Once a fqdn has been resolved.. Your dns server you asked will cache it for a length of time.. See the numbers there 172800, and the 3600 those are seconds.. Once something has been looked up, that is how long that lookup can be cached.
So in the above example forum.netgate.com can be cached for 300 seconds. after that have to look it up again, but since already know the ns for netgate.com and can cache them for 3600, can just go ask them directly - do not need to ask roots or gtld servers.. etc..
-
@johnpoz said in Your connection is not private:
It resolves vs forwarding.
Thank you for the detail explanation.
What is the advantage of "Resolving" vs "Forwarding" to the end user?
-
@netboy control.. You are talking to the horses mouth vs asking someone else..

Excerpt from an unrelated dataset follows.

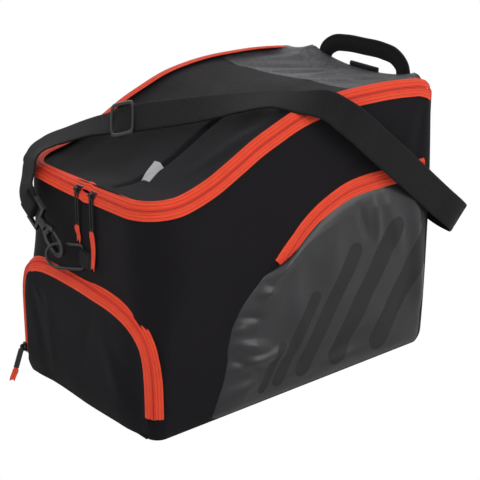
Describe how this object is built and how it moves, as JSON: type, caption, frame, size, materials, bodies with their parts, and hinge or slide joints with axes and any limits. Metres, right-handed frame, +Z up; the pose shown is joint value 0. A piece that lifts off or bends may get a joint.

And your not sending all your dns look ups to some company that does who knows what with them.
-
@johnpoz said in Your connection is not private:
You are talking to the horses mouth vs asking someone else..
Got it!!
-
@netboy Now how do I make sure I configure pfsense to "resolve" than "forward"? Will this change affect anything else?
-
@netboy it resolves out of the box, that is the default setting.. If you didn't actually enable forwarding mode its already resolving.
-
@johnpoz Wonderfull thanks
-
@netboy said in Your connection is not private:
What is the advantage of "Resolving" vs "Forwarding" to the end user?
See, for example, this video.
Many other video's about the same subject exist. -
@netboy said in Your connection is not private:
what is the use case to use qwant.com for searches?
qwant claims to be privacy focused. I have found the search results to be on par or better than other popular search engines. YMMV.